Computing mutual information in IB is challenging, but we can simplify it by converting it into an optimization problem through finding its bounds via variational inference. The first term of IB is

\[I(Y,Z)=\int\text{d}y\text{d}zp(y,z)\log\frac{p(y,z)}{p(y)p(z)}=\int\text{d}y\text{d}zp(y,z)\log\frac{p(y\vert z)}{p(y)},\]

where the $p(y\vert z)$ is intractable due to $p(z)=\int p(z\vert\theta)\text{d}\theta$. Let $q(y\vert z)$ be a variational approximation to $p(y\vert z)$. Given that $\text{KL}(p(y\vert z)\Vert q(y\vert z))\geq0$, we can get a lower bound on $I(Y,Z)$ as

\[\begin{aligned} I(Y,Z) &= \int\text{d}y\text{d}zp(y,z)\log p(y\vert z)-\int\text{d}y\text{d}zp(y,z)\log p(y) \\ &\geq\underbrace{\int\text{d}y\text{d}zp(y,z)\log q(y\vert z)}_\text{lower bound}-\underbrace{\int\text{d}yp(y)\log p(y)}_{H(Y)}. \end{aligned}\]

For the second term in IB, we have

\[I(X,Z)=\int\text{d}x\text{d}zp(x,z)\log\frac{p(x,z)}{p(x)p(z)}=\int\text{d}x\text{d}zp(x,z)\frac{p(z\vert x)}{p(z)}\]

where the $p(z)$ is still intractable.
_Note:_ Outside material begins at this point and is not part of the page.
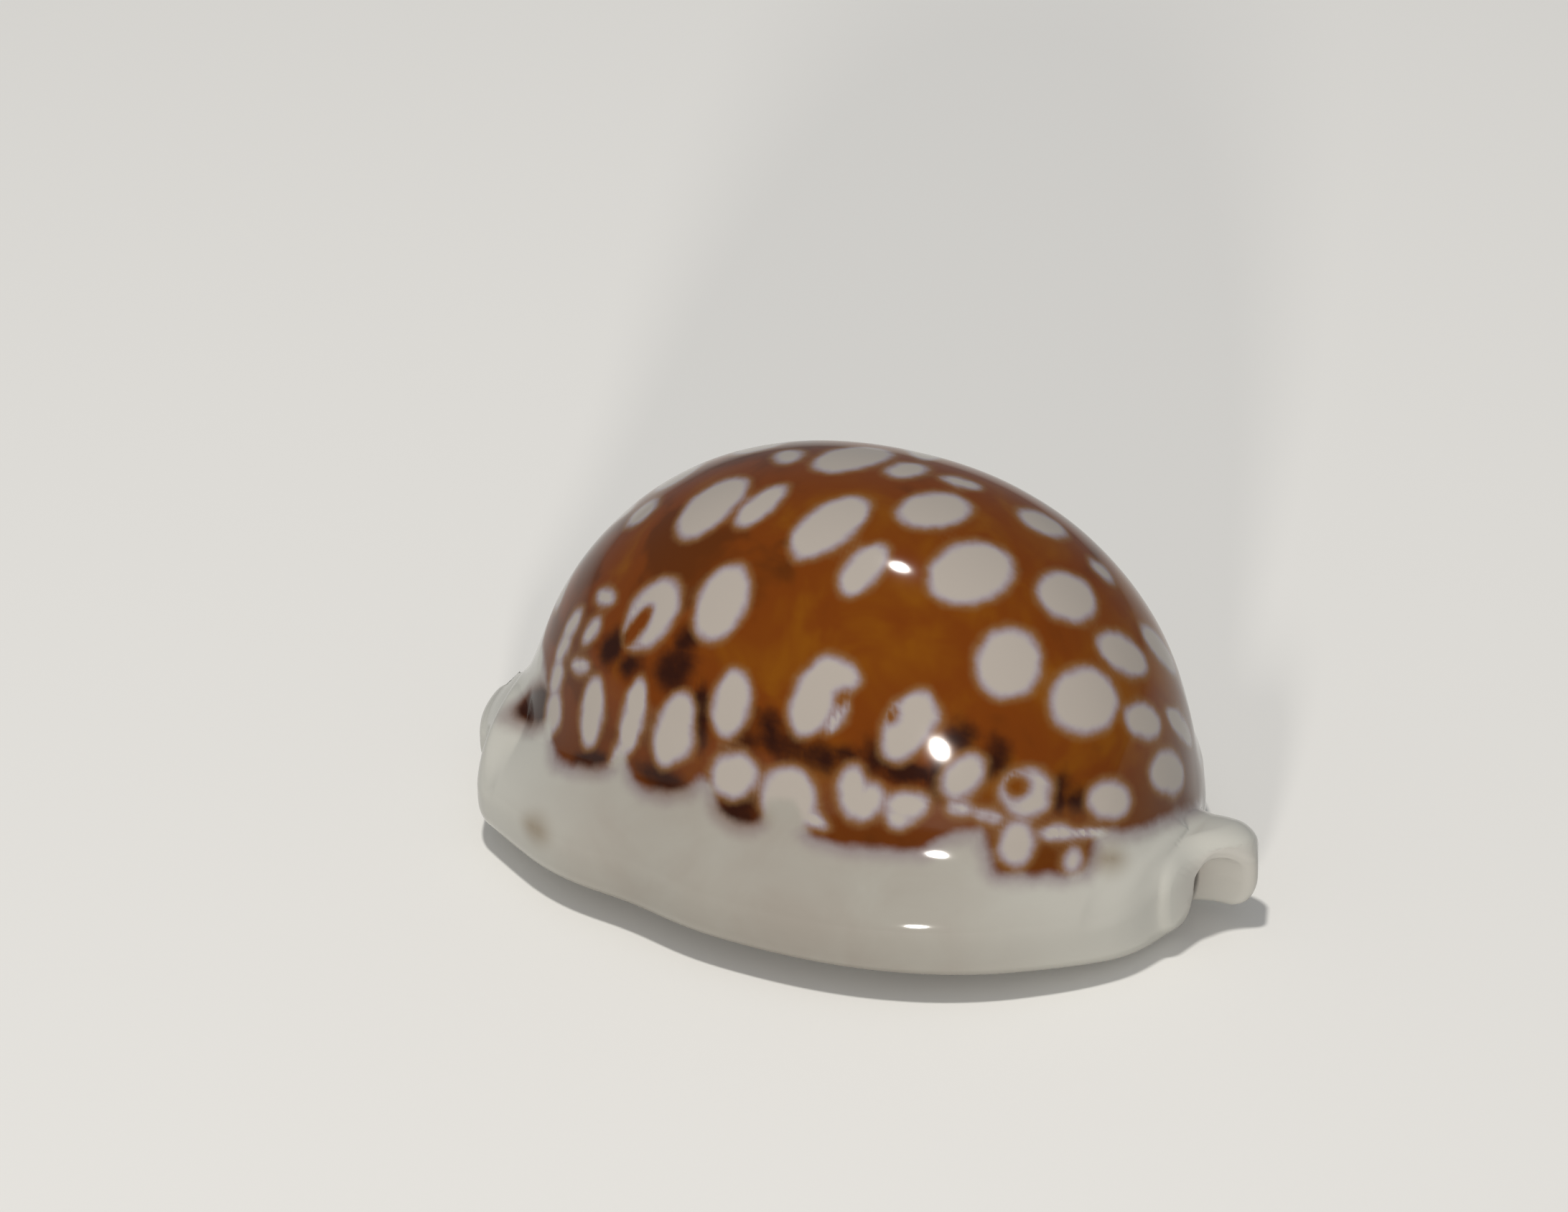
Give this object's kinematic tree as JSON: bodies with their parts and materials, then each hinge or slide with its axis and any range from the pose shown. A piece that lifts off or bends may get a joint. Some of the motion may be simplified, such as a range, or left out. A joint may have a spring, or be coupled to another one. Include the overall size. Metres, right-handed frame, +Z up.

Let $q(z)$ be a variational approximation to $p(z)$. We can obtain an upper bound on $I(X,Z)$ as

\[\begin{aligned} I(X,Z) &= \int\text{d}x\text{d}zp(x,z)\log p(z\vert x)-\int\text{d}zp(z)\log p(z) \\ &\leq\int\text{d}x\text{d}zp(x,z)\log p(z\vert x)-\int\text{d}zp(z)\log q(z) \\ &= \underbrace{\int\text{d}x\text{d}zp(x,z)\log\frac{p(z\vert x)}{q(z)}}_\text{upper bound}. \end{aligned}\]
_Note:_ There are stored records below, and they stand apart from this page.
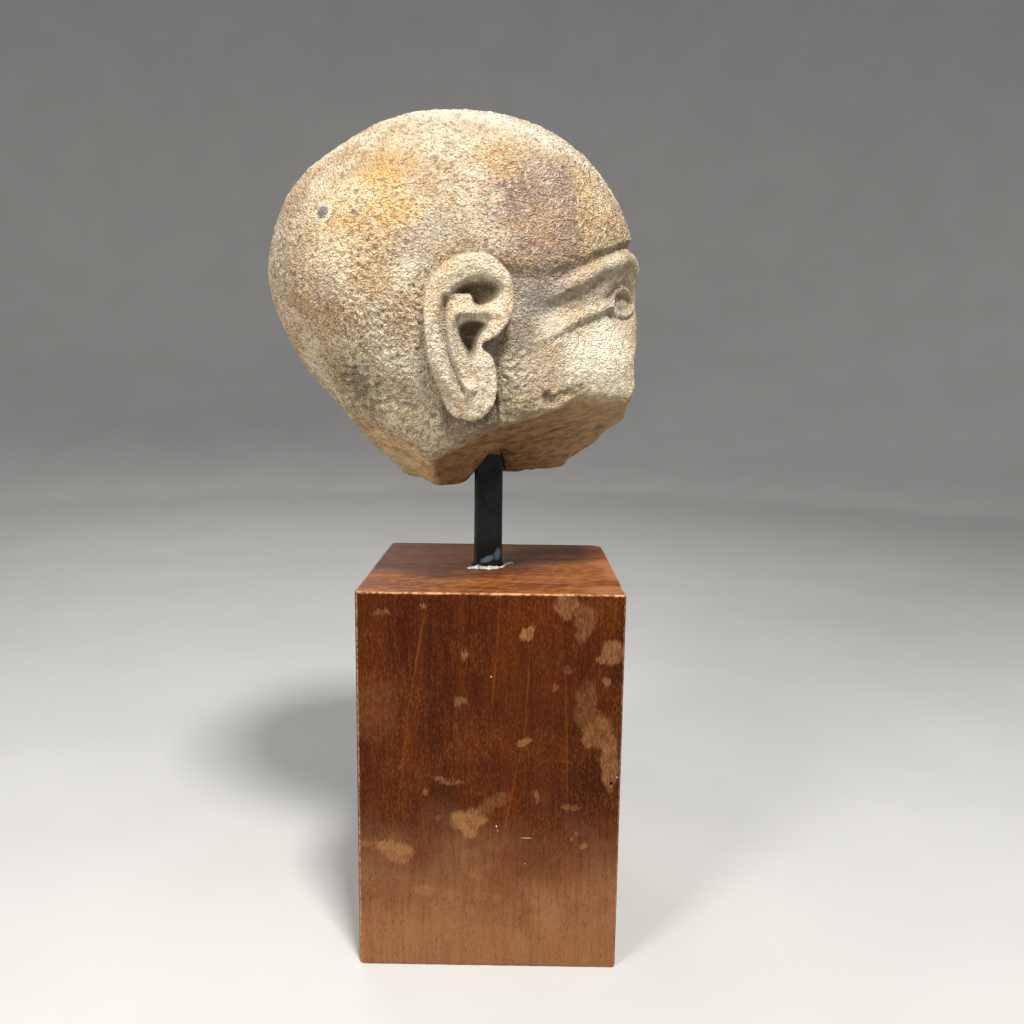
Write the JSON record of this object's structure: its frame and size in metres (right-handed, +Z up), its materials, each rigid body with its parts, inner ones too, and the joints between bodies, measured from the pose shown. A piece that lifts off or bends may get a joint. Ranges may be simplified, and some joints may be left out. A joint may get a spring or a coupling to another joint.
{
  "type": "ancient egyptian stone head",
  "caption": "Broken stone head in a close cap with carved ears, brow bands and cosmetic lines, held by a black steel post in a stained wooden block.",
  "frame": {"origin": "middle of the wooden block's underside", "axes": "+Z up, +X the way the face looks, the head's right ear towards -Y"},
  "size_m": [0.1513, 0.1351, 0.3364],
  "materials": {
    "stone": "coarse pecked sandstone, cream to ochre, with mauve and grey patches and brown broken faces",
    "post_paint": "smooth black gloss paint",
    "base_wood": "dark red-brown stain under a thin satin varnish, with pale dull splash marks"
  },
  "bodies": {
    "root": {"stone_head": "stone", "mount_post": "post_paint", "wooden_base": "base_wood"}
  },
  "joints": []
}
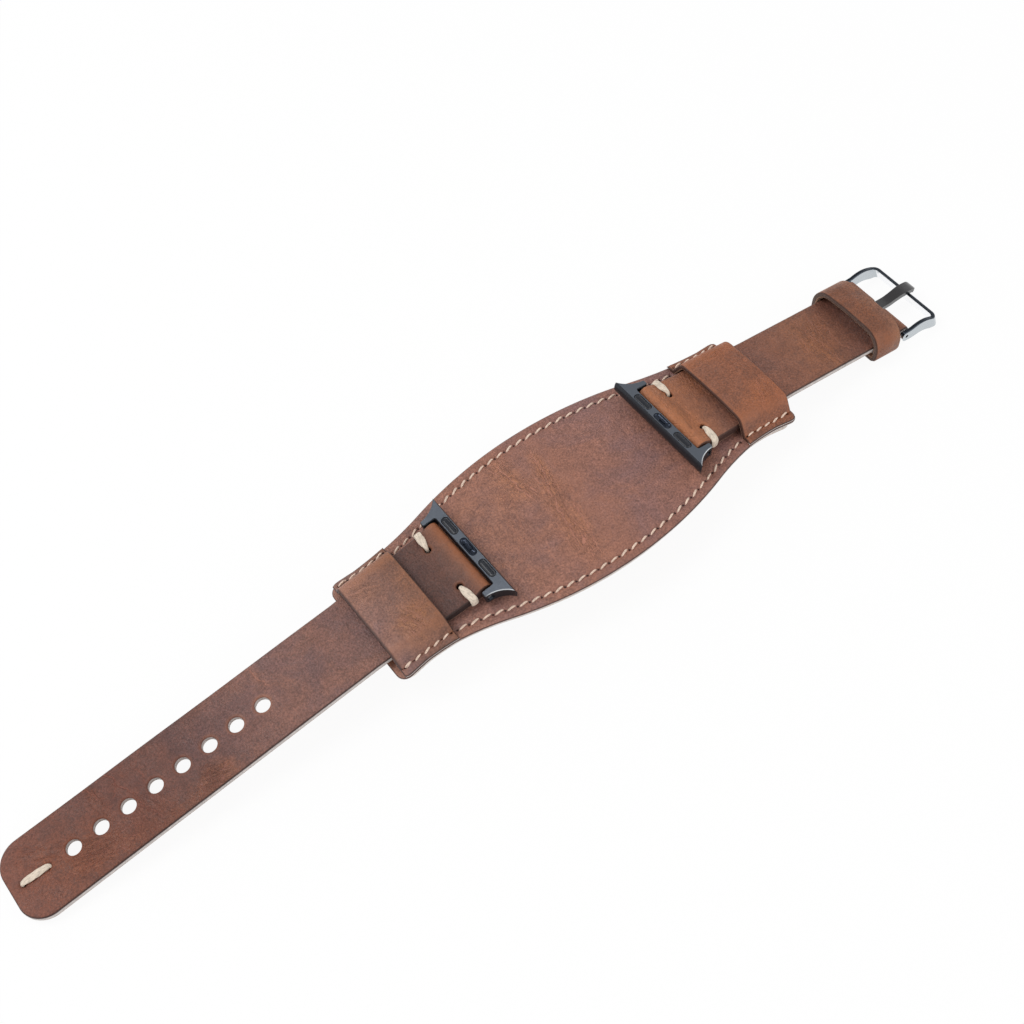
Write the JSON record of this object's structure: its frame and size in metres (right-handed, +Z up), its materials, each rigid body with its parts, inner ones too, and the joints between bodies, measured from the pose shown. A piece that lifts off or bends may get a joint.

Combining both of these bounds we have that

\[\begin{aligned} I(Z,Y)-\beta I(Z,X) &\geq\int\text{d}y\text{d}zp(y,z)\log q(y\vert z)-\int\text{d}x\text{d}zp(x,z)\log\frac{p(z\vert x)}{q(z)} \\ &= \int\text{d}x\text{d}y\text{d}zp(z\vert x)p(x,y)\log q(y\vert z)-\beta\int\text{d}x\text{d}y\text{d}zp(z\vert x)p(x,y)\log\frac{p(z\vert x)}{q(z)} \\ &= \mathbb{E}_{(x,y)\sim p(x,y),z\sim p(z\vert x)}\big[\log q(y\vert z)-\beta\text{KL}(p(z\vert x)\Vert q(z))\big] \\ &= -J_{IB} \end{aligned}\]
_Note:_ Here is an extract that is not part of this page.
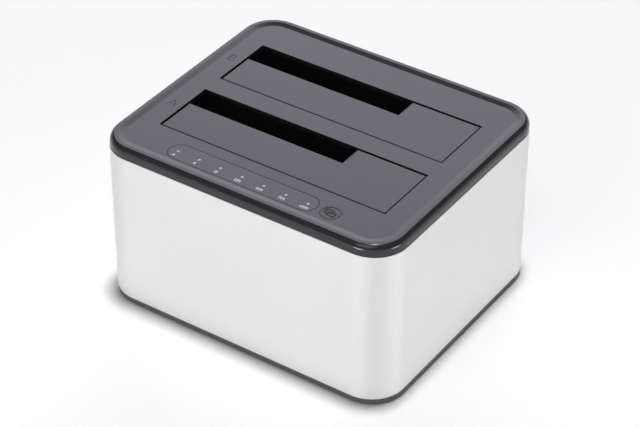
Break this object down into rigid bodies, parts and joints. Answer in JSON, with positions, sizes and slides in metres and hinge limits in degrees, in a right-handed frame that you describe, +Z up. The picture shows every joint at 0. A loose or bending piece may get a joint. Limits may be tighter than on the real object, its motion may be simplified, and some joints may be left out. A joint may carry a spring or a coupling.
{
  "type": "drive duplicator",
  "caption": "Free-standing dual-bay drive dock and duplicator: aluminium sleeve, black lid with sprung L-shaped bay flaps, indicator strip, round clone button and rear ports.",
  "frame": {"origin": "middle of the footprint, on the surface that the four feet stand on", "axes": "+X along the front face to its right, +Y from the front to the rear ports, +Z up"},
  "size_m": [0.1342, 0.114, 0.0754],
  "materials": {
    "cover_plastic": "fine textured black moulding, glossy rounded rim",
    "flap_plastic": "fine textured black moulding",
    "sleeve_aluminium": "satin anodised, very fine grain",
    "base_plastic": "fine textured black moulding",
    "foot_rubber": "soft matt rubber",
    "well_plastic": "plain black moulding",
    "port_plastic": "plain black moulding",
    "steel": "bright drawn steel",
    "screw_steel": "zinc plated",
    "board_laminate": "green solder resist",
    "chip_epoxy": "moulded epoxy",
    "coil_ferrite": "ferrite",
    "can_metal": "drawn cans",
    "connector_plastic": "moulded nylon",
    "shell_metal": "nickel plated",
    "usb_blue": "blue insulator",
    "switch_plastic": "glossy black moulding",
    "window_film": "dark printed inlay",
    "lamp_lens": "clear diffusing lens",
    "light_pipe": "clear acrylic",
    "button_plastic": "fine textured black moulding",
    "ribbon_film": "grey ribbon"
  },
  "bodies": {
    "chassis": {"top_cover": "cover_plastic", "metal_sleeve": "sleeve_aluminium", "base_tray": "base_plastic", "rubber_feet": "foot_rubber", "port_panel": "port_plastic", "bay_well_a": "well_plastic", "bay_well_b": "well_plastic", "hinge_pins_a": "steel", "hinge_pins_b": "steel", "sata_connector_a": "connector_plastic", "sata_connector_b": "connector_plastic", "main_board": "board_laminate", "board_screws": "screw_steel", "bridge_chip": "chip_epoxy", "support_chips": "chip_epoxy", "power_coils": "coil_ferrite", "clock_crystal": "can_metal", "capacitors": "can_metal", "usb_port_shell": "shell_metal", "usb_tongue": "usb_blue", "dc_jack": "switch_plastic", "dc_centre_pin": "shell_metal", "power_switch_body": "switch_plastic", "indicator_window": "window_film", "indicator_leds": "lamp_lens", "light_pipes": "light_pipe", "panel_board": "board_laminate", "push_switch_body": "chip_epoxy", "ribbon_sockets": "connector_plastic", "ribbon_cable": "ribbon_film", "base_screws": "screw_steel", "panel_screws": "screw_steel"},
    "flap_a": {"flap_a": "flap_plastic", "flap_spring_a": "steel"},
    "flap_b": {"flap_b": "flap_plastic", "flap_spring_b": "steel"},
    "clone_button": {"clone_button": "button_plastic", "push_switch_plunger": "switch_plastic"},
    "power_rocker": {"power_rocker": "switch_plastic"}
  },
  "joints": [
    {"name": "flap_a_hinge", "type": "hinge", "parent": "chassis", "child": "flap_a", "pos_m": [0, -0.03625, 0.07095], "axis": [-1, 0, 0], "range_deg": [0, 88], "stiffness_Nm_per_rad": 0.002, "springref_deg": -57.3},
    {"name": "flap_b_hinge", "type": "hinge", "parent": "chassis", "child": "flap_b", "pos_m": [0, 0.00325, 0.07095], "axis": [-1, 0, 0], "range_deg": [0, 88], "stiffness_Nm_per_rad": 0.002, "springref_deg": -57.3},
    {"name": "clone_button_press", "type": "slide", "parent": "chassis", "child": "clone_button", "axis": [0, 0, -1], "range_m": [0, 0.0005], "stiffness_N_per_m": 300, "springref_m": -0.001},
    {"name": "power_rocker_tilt", "type": "hinge", "parent": "chassis", "child": "power_rocker", "pos_m": [0.022, 0.0544, 0.022], "axis": [1, 0, 0], "range_deg": [0, 14]}
  ]
}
We estimate $p(x,y)$ using empirical data distribution through sampling and leverage the reparameterization trick with $\mu$ and $\sigma$ from the encoder $p(z\vert x)$ and $\epsilon\sim N(0,1)$. The final objective is to minimize

\[\begin{aligned} J_{IB} &= \frac{1}{n}\sum_{i=1}^n\bigg[\beta\text{KL}(p(z\vert x_i)\Vert q(z))-\int\text{d}zp(z\vert x_i)\log q(y_i\vert z)\bigg] \\ &= \frac{1}{n}\sum_{i=1}^n\bigg[\beta\underbrace{\text{KL}(p(z\vert x_i)\Vert q(z))}_\text{same as VAE}-\underbrace{\mathbb{E}_{\epsilon\sim p(\epsilon)}\log q(y_i\vert z=\mu+\sigma\odot\epsilon)}_\text{likelihood}\bigg] \end{aligned}\]

where the encoder $p(z\vert x)$ is a a multivariate Gaussian, the decoder $q(y\vert z)$ corresponds to the likelihood of $z$, and the narrowed parameter space $q{z}\sim N(0,1)$ is the same as in VAE. We present a PyTorch implementation of DeepVIB applied to MNIST as follows.

class DeepVIB(nn.Module):
    def __init__(self, beta=1e-3, image_size=784, out_features=10, h_dim=400, z_dim=20):
        super(DeepVIB, self).__init__()
        
        self.encoder = nn.Sequential(
            nn.Linear(image_size, h_dim),
            nn.LeakyReLU(0.2),
            nn.Linear(h_dim, z_dim*2)
        )
        self.decoder = nn.Sequential(
            nn.Linear(z_dim, h_dim),
            nn.ReLU(),
            nn.Linear(h_dim, out_features)
        )
        self.beta = beta
    
    def reparameterize(self, mu, logvar):
        std = logvar.mul(0.5).exp_().to(device)
        esp = torch.randn(*mu.size()).to(device)
        z = mu + std * esp

        return z
    
    def forward_loss(self, y_pred, y, mu, logvar, beta):
        BCE = F.cross_entropy(y_pred, y, reduction='sum')
        KLD = -0.5 * torch.sum(1 + logvar - mu**2 -  logvar.exp())

        return BCE + beta * KLD

    def forward(self, x, y):
        # x: [batch, 784]
        h = self.encoder(x)
        # encoder: [batch, 40]
        mu, logvar = torch.chunk(h, 2, dim=1)
        # paras, z: [batch, 20]
        z = self.reparameterize(mu, logvar)
        y_pred = self.decoder(z)

        return y_pred, self.forward_loss(y_pred, y, mu, logvar, self.beta)

VIB and $\beta$-VAE have the same mathematical formulation, with the former being a generalized version of VAE for unsupervised learning with a tunable hyperparameter $\beta$. The standard VAE is obtained when $\beta=1$.